In an interview with The Times of Israel yesterday, Dr. Dore Gold, who is currently serving as Director-General of the Foreign Ministry, let it be known that (emphasis added):
“Israel won’t be shy about making its views on the Iran deal heard on Capitol Hill…While Israel needs to express its concerns with civility, he stressed, the government is gearing up to firmly advocate its position in discussions with all the relevant players in the US government. ‘We’ll do it respectfully, but we have to tell the truth,’ he said.”
Reports The Times:
“According to other Israeli diplomats, never before has a Foreign Ministry director-general been as close to the prime minister as Gold is to Benjamin Netanyahu, who also happens to be serving as interim foreign minister.
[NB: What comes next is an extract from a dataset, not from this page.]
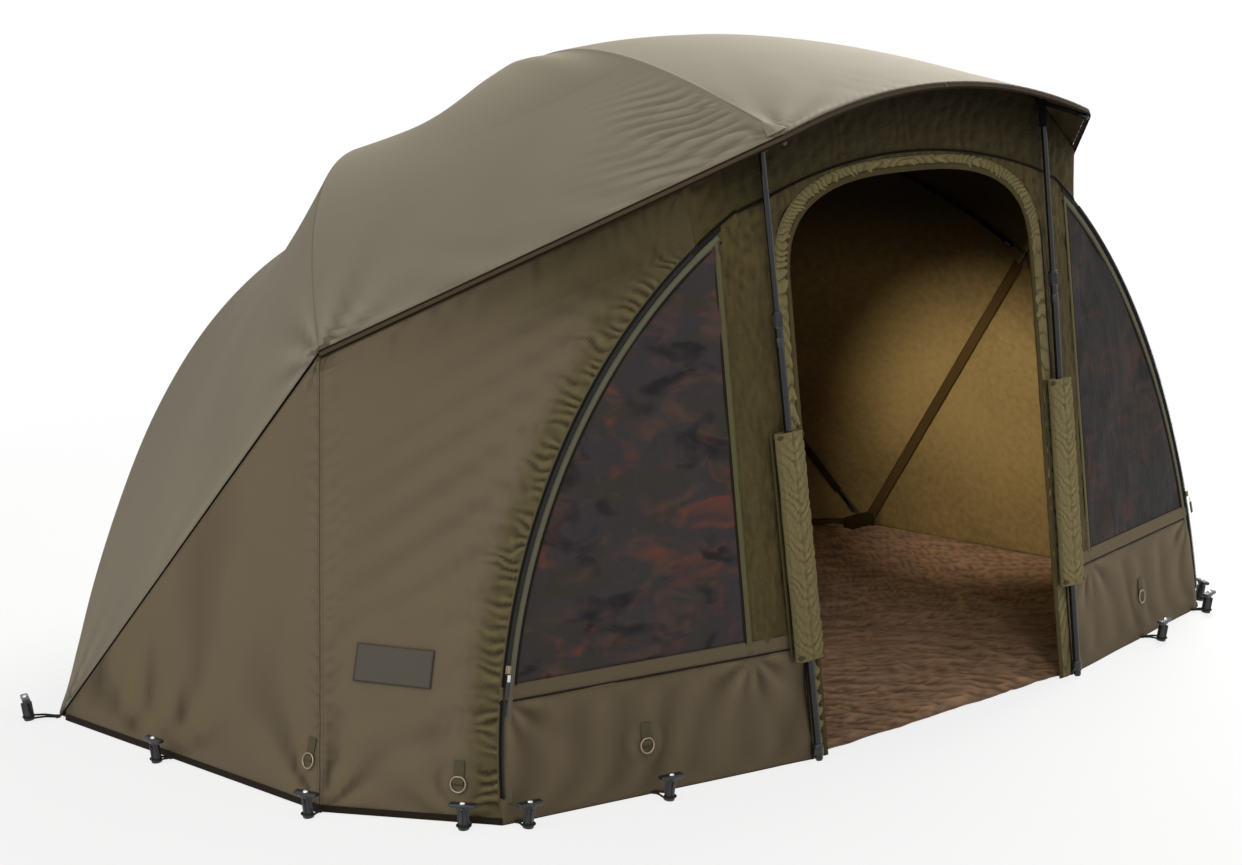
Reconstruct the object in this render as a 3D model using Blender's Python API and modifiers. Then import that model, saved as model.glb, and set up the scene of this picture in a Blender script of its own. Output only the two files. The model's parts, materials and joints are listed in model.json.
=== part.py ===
"""Fishing brolly shelter: a tilted umbrella frame with walls, a zipped front and two storm poles.

Metres, +Z up, the front faces -Y and the origin is on the ground in the middle of the floor.
The frame is six bowed ribs round a hub, six stretchers and a runner on the centre tube.
Points off the middle are given for the right side (+X), and side = -1 mirrors them to the left.
"""
import bpy
import bmesh
from math import acos, atan2, cos, pi, radians, sin
from mathutils import Matrix, Vector
from mathutils.bvhtree import BVHTree

# Umbrella frame
TILT = radians(32.0)                      # the centre tube leans back from upright
HUB = Vector((0.0, 0.650, 1.000))         # where the roof seams meet
FRONT_TIP = Vector((0.4867, -0.7568, 1.2106))
SIDE_TIP = Vector((1.1098, -0.1520, 0.8064))
REAR_TIP = Vector((1.2922, 0.4845, 0.0))
REAR_FOOT = Vector((0.0, 0.850, 0.0))     # middle of the back hem
FRONT_BOW, SIDE_BOW, REAR_BOW, BACK_BOW = 0.240, 0.245, 0.255, 0.120
END_SKEW = -0.342                         # the front and rear ribs bow more near the hub
SIDE_SKEW = 0.063
BACK_SKEW = -0.550
RIB_R = 0.0045
RIB_DROP = 0.014                          # rib centre below the cloth's middle
FRONT_RIB_END, SIDE_RIB_END, REAR_RIB_END = 1.000, 0.975, 0.965
RIB_ROOT_FROM, RIB_ROOT_TO = 0.024, 0.120  # shares between which a rib leaves the cloth for its pivot
RIB_ROOT_SHARES = (0.035, 0.060)
RIB_FREE_FROM, RIB_STEPS = 0.100, 14
PIVOT_DROP = 0.030                        # rib pivots below the roof's hub point
PIVOT_R = 0.034
CLOSED_ANGLE = radians(9.0)               # folded rib tip off the tube

# Hub, tube and runner
HUB_BLOCK_R, HUB_BLOCK_H = 0.042, 0.026
CAP_NECK_R, CAP_R, CAP_H = 0.0110, 0.024, 0.012
TUBE_R, TUBE_END = 0.0080, 0.605
RUNNER_REST = 0.200                       # stretcher pivots below the rib pivots
RUNNER_TRAVEL = 0.360
RUNNER_PIVOT_R = 0.040
FLANGE_R, FLANGE_H = 0.045, 0.014
RUNNER_BODY_R, RUNNER_BODY_H = 0.019, 0.046
STRETCHER_R = 0.0035
BUTTON_R, BUTTON_H, BUTTON_POCKET = 0.0060, 0.0080, 0.0050
BUTTON_TRAVEL = 0.0025

# Cloth
CLOTH = 0.004
MESH_CLOTH = 0.0026
FRONT_SAG, SIDE_SAG, BACK_BULGE = 0.017, 0.030, 0.120
ARCH_RISE = 0.077                         # peak of the front edge over the front rib tips
CANOPY_HOLE = 0.0095                      # share of each roof line left out round the hub
SEAT = 0.0003                             # gap between touching solids
BUTT_GAP = 0.0012                         # between cloth edges that are sewn together
RIM_GAP = 0.0060                          # wall top under the canopy's edge
CANOPY_COLUMNS, CANOPY_ROWS = (4, 6, 7, 7), 16
WALL_AFT_COLUMNS, WALL_FORE_COLUMNS = 5, 6
WALL_REAR_SHARE = 0.030                   # the wall starts this far along from the rear foot
HEADER_CLEAR = 0.0036                     # header top under the canopy's underside
HEADER_NOTCH, HEADER_NOTCH_HALF = 0.0296, 0.100

# Front wall plane and its zip arc
FRONT_Y, FRONT_LEAN, WING_RAKE, WING_X = -0.800, 0.121, 0.196, 0.430
ZIP_R = 1.182
ZIP_FOOT_X, ZIP_TOP_X = 1.1262, 0.6034
ZIP_TOP_DROP = 0.1313                     # upper end of the arc below the roof's edge
SIDE_FOOT = Vector((1.307, -0.368, 0.0))
ZIP_STEPS = 18                            # facets of the arc, shared by the pieces that meet there
DOOR_SEAM_STEPS, WING_SEAM_STEPS = 6, 2
SEAM_PEAK_Z, SEAM_JOIN_Z, SEAM_JOIN_X = 1.147, 1.060, 0.508
DOOR_HALF, DOOR_TOP, DOOR_SHOULDER, DOOR_POWER = 0.385, 1.110, 0.200, 2.8
WINDOW_INNER_X, WINDOW_SILL_Z, WINDOW_MARGIN = 0.552, 0.250, 0.026
TRACK_R, TRACK_INSET = 0.0025, 0.0050
TRACK_LOW_GAP, TRACK_HIGH_GAP = radians(2.45), radians(1.85)  # arc left free at its two ends
TRACK_STEPS = 24

# Storm poles
POLE_STAND_OFF = 0.016                    # pole axis in front of the front wall's plane
POLE_FOOT_X, POLE_FOOT_LIFT = 0.428, 0.0015
UPPER_R, LOWER_R = 0.0062, 0.0078
POLE_CLEAR, SLEEVE_CLEAR = 0.0004, 0.0008
SWIVEL_THICK, SWIVEL_WIDTH, SWIVEL_DROP, SWIVEL_BITE = 0.008, 0.014, 0.052, 0.004
FOOT_EDGE_H, FOOT_EDGE_W = 0.004, 0.002
POLE_JOIN = 0.842                         # top of the lower tube, measured up from the foot
POLE_OVERLAP, BORE_DEPTH = 0.120, 0.420
COLLAR_R, COLLAR_H = 0.0100, 0.034
SLEEVE_LOW, SLEEVE_HIGH, SLEEVE_WIDTH, SLEEVE_DEPTH = 0.200, 0.645, 0.054, 0.024
SLEEVE_EDGE = 0.006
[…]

Unlike his predecessors, Gold, who immigrated to Israel in 1980, can pick up the phone and call Netanyahu at any time. It is quite clearly Gold, rather than Deputy Foreign Minister Tzipi Hotovely, who is calling the shots in Israel’s diplomacy, these diplomats say, acting as Netanyahu’s trusted emissary.”
“’The story of Iran’s nuclear capability is not over,” said Gold, the author of a 2009 book on the Iranian regime’s bid for the bomb.
“…he hailed Netanyahu, whom he has advised since the mid-90s, as the courageous defender of the entire region, single-handedly bearing the burden of opposition to a deal that all Sunni states loathe but don’t dare to publicly criticize.
“’They can afford a strategy of silence when there is one player in the region who is defending not just itself but the entire Middle East,’ Gold said. ‘When Prime Minister Netanyahu stands up and attacks Iran, he’s not just defending Israel. He’s defending Egypt, Saudi Arabia, the United Arab Emirates, Jordan and all the other Sunni countries.’”
Gold’s role here is important not only because of his close relationship with Netanyahu. It is also because he carries a certain prestige as an academic, author and diplomat.
Credit: Flash 90
In truth, we do not yet know how this will play out.